Alessandro Nai is Assistant Professor of Political Communication at the Department of Communication Science, University of Amsterdam. Prior to this he was Senior Research Associate at the Electoral Integrity Project (University of Sydney) and Assistant Professor / Lecturer at the University of Geneva, where he obtained his Ph.D. in political science. His research focuses on the drivers and consequences of election campaigning, political communication, and the psychology of voting behaviour.
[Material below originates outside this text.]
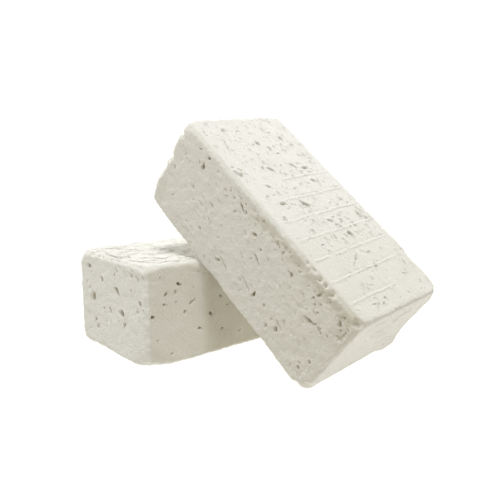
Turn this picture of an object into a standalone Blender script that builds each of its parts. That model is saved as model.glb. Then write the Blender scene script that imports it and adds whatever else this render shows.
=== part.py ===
"""Two pressed blocks of gymnastics chalk: one lies flat, the other leans across its long upper edge.

Metres, +Z up. The origin is the centre of the flat block's underside, on the surface it lies on.
+X runs along the flat block, and +Y across it, away from the leaning block's foot.
"""

from math import cos, pi, radians, sin

import bmesh
import bpy
from mathutils import Matrix, Vector

# One block, as it leaves the press.
LENGTH = 0.100
WIDTH = 0.052
HEIGHT = 0.040
EDGE_RADIUS = 0.004
EDGE_SEGMENTS = 4

# How the second block leans: its underside bears on the flat block's near upper edge, and its
# lowest corner stands on the floor.
LEAN_ANGLE = radians(39.6)
TWIST = radians(5.5)
FOOT_ALONG = 0.0298
CONTACT_GAP = 0.0003

# Low ridges across the leaning block's upper face, a press mark that starts at its lower end.
RIDGE_COUNT = 7
RIDGE_PITCH = 0.0091
FIRST_RIDGE = -0.0409
RIDGE_LENGTH = 0.0430
RIDGE_SKEW = radians(1.6)
RIDGE_RADIUS = 0.0008
RIDGE_STANDS = 0.00035

# Scored grooves across the leaning block's upper end, by their heights above the block's middle.
GROOVE_HEIGHTS = (0.0140, 0.0035)
GROOVE_RADIUS = 0.0012
GROOVE_DEPTH = 0.0007
BAR_SIDES = 12

CHALK_COLOUR = (0.86, 0.85, 0.80, 1.0)
CHALK_ROUGHNESS = 0.95


def clear_scene():
    """Removes whatever the file opened with."""
    for thing in list(bpy.data.objects):
        bpy.data.objects.remove(thing)


def chalk_material():
    """Dry, matt, warm white magnesium carbonate."""
    material = bpy.data.materials.new("pressed_chalk")
    material.use_nodes = True
    shader = material.node_tree.nodes["Principled BSDF"]
    shader.inputs["Base Color"].default_value = CHALK_COLOUR
    shader.inputs["Roughness"].default_value = CHALK_ROUGHNESS
    shader.inputs["Metallic"].default_value = 0.0
    return material


def link_mesh(name, shape):
    """Turns a bmesh into a linked object of that name."""
    mesh = bpy.data.meshes.new(name)
    shape.to_mesh(mesh)
    shape.free()
    thing = bpy.data.objects.new(name, mesh)
    bpy.context.scene.collection.objects.link(thing)
    return thing


def make_block(name, material):
    """One block with rounded edges, centred on its own origin, length along its X."""
    shape = bmesh.new()
    size = Matrix.Diagonal((LENGTH, WIDTH, HEIGHT, 1.0))
    bmesh.ops.create_cube(shape, size=1.0, matrix=size)
    block = link_mesh(name, shape)
    block.data.shade_smooth()
    block.data.materials.append(material)
    rounding = block.modifiers.new("rounded_edges", "BEVEL")
    rounding.width = EDGE_RADIUS
    rounding.segments = EDGE_SEGMENTS
    rounding.limit_method = "NONE"
    rounding.harden_normals = True
    return block


def make_bars(name, block, radius, length, centres, turn):
    """Round bars across the block, one at each centre, as a hidden tool for a Boolean."""
    shape = bmesh.new()
    across = Matrix.Rotation(pi / 2, 4, "X")
    for centre in centres:
        place = Matrix.Translation(centre) @ Matrix.Rotation(turn, 4, "Z") @ across
        bmesh.ops.create_cone(
            shape,
            cap_ends=True,
            segments=BAR_SIDES,
            radius1=radius,
            radius2=radius,
            depth=length,
            matrix=place,
        )
    bars = link_mesh(name, shape)
    bars.hide_render = True
    bars.display_type = "WIRE"
    bars.parent = block
    return bars


def combine(block, tool, operation):
    """Adds the tool's shape to the block, or cuts it away."""
    step = block.modifiers.new(tool.name, "BOOLEAN")
    step.operation = operation
    step.solver = "EXACT"
    step.object = tool


def add_ridges(block):
    """The row of low ridges across the upper face."""
    height = HEIGHT / 2 + RIDGE_STANDS - RIDGE_RADIUS
    centres = [
        Vector((FIRST_RIDGE + index * RIDGE_PITCH, 0.0, height))
        for index in range(RIDGE_COUNT)
    ]
    ridges = make_bars("ridge_bars", block, RIDGE_RADIUS, RIDGE_LENGTH, centres, RIDGE_SKEW)
    combine(block, ridges, "UNION")


def cut_end_grooves(block):
    """The scored grooves across the upper end, which run out on its rounded upright edges."""
    reach = LENGTH / 2 + GROOVE_RADIUS - GROOVE_DEPTH
    centres = [Vector((reach, 0.0, height)) for height in GROOVE_HEIGHTS]
    grooves = make_bars("groove_bars", block, GROOVE_RADIUS, 1.2 * WIDTH, centres, 0.0)
    combine(block, grooves, "DIFFERENCE")


def place_leaning(block):
    """Lays the block's underside on a plane that touches the flat block's rounded upper edge.

    The seat empty is on the centre of that edge's rounding, at the flat block's -X end. It is
    tilted by the lean, so its Z is the underside's normal and its Y points up the slope.
    """
    seat = bpy.data.objects.new("lean_seat", None)
    bpy.context.scene.collection.objects.link(seat)
    edge_height = HEIGHT - EDGE_RADIUS
    seat.location = (-LENGTH / 2, -WIDTH / 2 + EDGE_RADIUS, edge_height)
    seat.rotation_euler = (LEAN_ANGLE, 0.0, 0.0)

    # The foot corner's ball, of the edge radius, touches the floor. That sets how far the corner
    # lies down the slope from the seat.
    stand_off = EDGE_RADIUS + CONTACT_GAP
    ball_rise = EDGE_RADIUS * (cos(TWIST) + sin(TWIST)) * sin(LEAN_ANGLE)
    ball_lift = (stand_off + EDGE_RADIUS) * cos(LEAN_ANGLE)
    down_slope = (edge_height - EDGE_RADIUS + ball_lift + ball_rise) / sin(LEAN_ANGLE)

    # In the seat's frame the block runs up the slope, turned by the twist about its foot corner.
    turn = Matrix.Rotation(pi / 2 + TWIST, 3, "Z")
    foot_corner = Vector((FOOT_ALONG, -down_slope, stand_off))
    to_centre = turn @ Vector((LENGTH / 2, -WIDTH / 2, 0.0))
    block.parent = seat
    block.location = foot_corner + to_centre + Vector((0.0, 0.0, HEIGHT / 2))
    block.rotation_euler = (0.0, 0.0, pi / 2 + TWIST)


def main():
    clear_scene()
    chalk = chalk_material()

    flat_block = make_block("flat_block", chalk)
    flat_block.location = (0.0, 0.0, HEIGHT / 2)

    leaning_block = make_block("leaning_block", chalk)
    add_ridges(leaning_block)
    cut_end_grooves(leaning_block)
    place_leaning(leaning_block)


main()
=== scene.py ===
"""Looks of the pair of gymnastics chalk blocks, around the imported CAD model.

Each CAD brick is replaced by a sculpted one in the same place. A sculpted brick is a box, refined
where its relief needs it, rounded at its edges and cut into by voids, chips, worn edges and grain.
That is worked out in millimetres in the block's own frame, with the origin in its middle: x runs
along the block from its foot to its head, y across it to its left side, and z up to its top face.
Throughout, half is half the block's size along each of these.
"""

from dataclasses import dataclass
from itertools import product
from math import cos, pi, radians, sin

import bmesh
import bpy
import numpy as np
from mathutils import Matrix, Vector


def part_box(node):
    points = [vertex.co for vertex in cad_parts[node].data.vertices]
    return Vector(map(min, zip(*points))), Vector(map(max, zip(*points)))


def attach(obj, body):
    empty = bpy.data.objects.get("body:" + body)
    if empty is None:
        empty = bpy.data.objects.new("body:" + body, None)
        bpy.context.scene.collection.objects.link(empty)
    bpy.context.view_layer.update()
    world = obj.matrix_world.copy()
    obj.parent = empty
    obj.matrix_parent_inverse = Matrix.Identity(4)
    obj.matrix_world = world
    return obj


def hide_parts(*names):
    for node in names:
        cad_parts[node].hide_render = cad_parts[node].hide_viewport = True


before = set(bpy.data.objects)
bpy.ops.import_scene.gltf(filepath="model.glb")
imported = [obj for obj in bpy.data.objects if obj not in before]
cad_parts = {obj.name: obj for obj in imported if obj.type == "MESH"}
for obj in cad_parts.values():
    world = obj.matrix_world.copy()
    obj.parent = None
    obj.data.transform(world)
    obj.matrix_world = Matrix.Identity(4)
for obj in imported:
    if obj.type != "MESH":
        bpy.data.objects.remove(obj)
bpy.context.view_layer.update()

MM = 0.001

# How the second block leans, as in the CAD model: the tilt of its underside, and its turn in that
# tilted plane.
LEAN_ANGLE = radians(39.6)
TWIST = radians(5.5)

# The rounding of a fresh edge, of a corner, and of an edge that has worn soft.
CRISP_RADIUS = 1.7
CORNER_RADIUS = 2.8
SOFT_RADIUS = 4.0
NEAR_UPRIGHT_RADIUS = 2.6
CORNER_REACH = 7.0

# Where along the block a soft edge starts: before the block does, so that all of it is soft, or
# about where the other block leans on it.
WHOLE_LENGTH = -60
UNDER_LEANING = -32

# How far from an edge the relief starts to slant, so that deep wear doesn't fold the surface.
SLANT_REACH = 6.0

# The mesh: the first grid's cell, and for each halving how far the surface may bend away from a
# cell's edge before the edge is halved.
CELL = 1.0
TOLERANCES = (0.034, 0.046, 0.072)

NOISE_TABLE = 4096

# The rim of a void: the most that it stands out, and its usual height as a share of the void's
# depth; then how far outside the void its crest lies, and how far it reaches to each side of that,
# both as shares of the void's half length.
RIM_HEIGHT = 0.2
RIM_SHARE = 0.3
RIM_PLACE = 0.2
RIM_REACH = 0.35

# On the faces that stand upright in the press, voids are deeper by the first share and their rims
# lower by the second.
UPRIGHT_DEEPER = 0.3
UPRIGHT_LOWER = 0.7

# How far, and over what distance, the outlines of voids and chips wander.
RAGGED_SHIFT = 0.28
RAGGED_CELL = 1.2

# Random voids: the spread of their lengths, the longest one as a multiple of the usual length, and
# the narrowest width.
LENGTH_SPREAD = 0.4
LONGEST = 1.8
NARROWEST = 0.5

# Kinds of random void, as the ranges that scatter() takes.
FAINT = {"slim": (0.3, 0.9), "deep": (0.15, 0.4)}
STROKES = {"slim": (0.24, 0.5), "deep": (0.4, 0.7)}

# Random chips: how far they lie off their line, and the spread of their sizes and depths.
CHIP_SHIFT = 0.35
CHIP_SPREAD = 0.35
CHIP_DEPTHS = (0.4, 1.2)

# The unevenness of every face: how broad its waves, patches and grains are, and how deep.
WAVE_CELL = 22.0
WAVE_DEPTH = 0.16
PATCH_CELL = 4.0
PATCH_DEPTH = 0.13
GRAIN_CELL = 1.8
GRAIN_DEPTH = 0.13

# How much rougher than the other faces the flat block's foot end and the leaning block's left are.
FOOT_ROUGHER = 0.5
LEFT_ROUGHER = 0.65

# Wear along the edges: how broad and deep its bites and crumbs are, and how far in it reaches,
# which is twice as far in the deepest bites.
BITE_CELL = 6.0
BITE_DEPTH = 0.45
CRUMB_CELL = 1.8
CRUMB_DEPTH = 0.1
WEAR_REACH = 2.0

# The crumbled strip under the leaning block's long upper edge.
STRIP_LUMP = 3.0
STRIP_DEPTH = 0.8

# Soiling and painted shade, from 0 to 1: painted shade on the flat block's front, a painted shadow
# added there under the leaning block, and soiling on its top; then on the leaning block, painted
# shade toward the foot of its top, all over its left face and more toward the foot, and in its
# crumbled strip, and soiling beside its foot. Last, how it varies from place to place.
FRONT_PAINTED_SHADE = 0.28
PAINTED_SHADOW_UNDER_LEANING = 0.30
FLAT_TOP_SOIL = 0.08
LOWER_TOP_PAINTED_SHADE = 0.2
LEFT_PAINTED_SHADE = 0.08
LOWER_LEFT_PAINTED_SHADE = 0.1
STRIP_PAINTED_SHADE = 0.3
FOOT_END_SOIL = 0.2
BLOTCH_CELL = 9.0
BLOTCH_STRENGTH = 0.3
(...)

His recent work deals more specifically with the dark sides of politics, the use of negativity and incivility in election campaigns in a comparative perspective, and the (dark) personality traits of political figures. He is currently directing a research project that maps the use of negative campaigning in elections across the world. His recent work has been published in journals such as Political Psychology, European Journal of Political Research, West European Politics, International Journal of Press/Politics, American Politics Research, International Journal of Public Opinion Research, Personality and Individual Differences, Electoral Studies, Journal of Political Marketing, and more. He recently co-edited the volumes New Perspectives on Negative Campaigning: Why Attack Politics Matters (ECPR Press, 2015, with Annemarie S. Walter) and Election Watchdogs (Oxford University Press, 2017, with Pippa Norris). He is currently Associate Editor of the Journal of Social and Political Psychology.
Celia Miray Yesil is a ECPS Youth Group member, co-director of Voice of Youth (VoY) and master’s student of International Political Economy at the Warwick University. She gained her undergraduate degree in European Politics at King’s College London, studying the historical background of European nations and its relationships with the rest of the world. In her undergraduate dissertation, Miray looked at the populist ‘language’ of the far-right leaders Marine Le Pen and Recep Tayyip Erdogan. She carried out a comparative discourse analysis of the political speeches of the leaders, focusing on how they have combined nationalist ideology into their populist discourse, emphasising on three main features: historical nostalgia of the nation, the loss of identity and a hostility and hatred towards EU institutions. As for her master’s dissertation, Miray is considering focussing more on the impact of far-right populism in foreign policy, particularly looking at the political language and communication of populist leaders in the international political economy.